Work groups can have multiple dimensions.
This can be interpreted as

- Geometrically
- Pulling n-dimensional tuples from  a set.

The device maximum work-group size is a single integer. For example, 32. Nevertheless Work-groups can be n-dimensional. For example the maximum work-group size could be 32 but work-groups could be launched with (8,2,1) dimensions. 

It is important to know that for the device the work-group size is 1 dimensional. A multidimensional work group size is simply an abstraction for the programmer.

For example we could have some code where the work-group size is  `(w1,w2,...,wk)`. As long as `w1*w2*...*wk<=max` where `max` is the maximum work-group size the code will run fine.
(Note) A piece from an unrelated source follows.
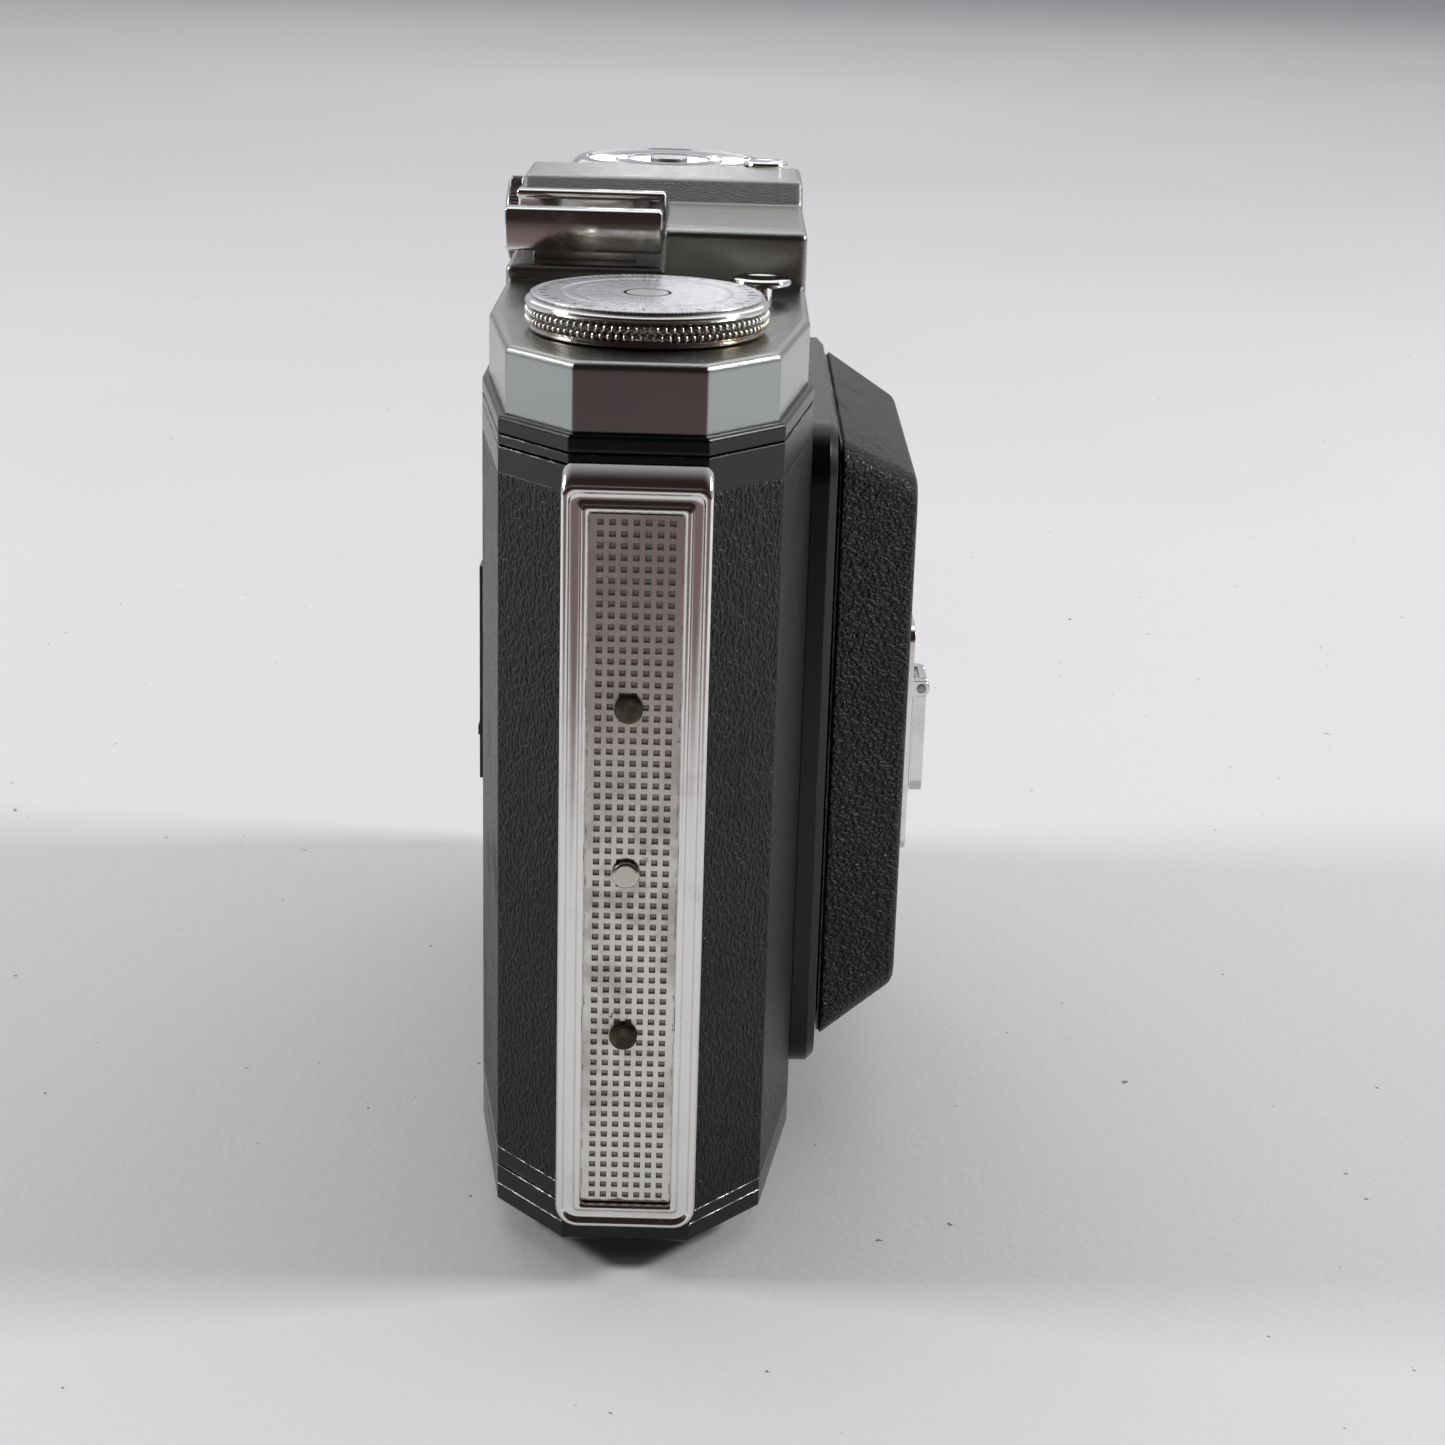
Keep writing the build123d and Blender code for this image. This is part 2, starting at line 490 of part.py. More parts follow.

If `w1*w2*...*wk>max` then the host API will return an error.


#### Vector example |work-groups| <= |CU|

Assume `global_work_size=32` and `work_group_size=8`. Given a vector of length 32 OpenCL would automatically

- Make 4  work-groups containing 8 work-items. 
- Each work group would given to a compute unit.
- Each work group will give a work item to a processing element automatically.


#### Vector example |work-groups| > |CU|

Assume `global_work_size=32` and `work_group_size=8`. Given a vector of length 32 OpenCL and assuming for example we have a single compute unit, openCL will invoke one work group at a time until the 4 work-groups have been executed.



#### Kernel calls

Host must provide execution dimensions to the device. This will create an index space.

Remember that Global memory is persistant between kernel invocations but Constant, Local and Private memory is just scratch space as is reset per kernel call.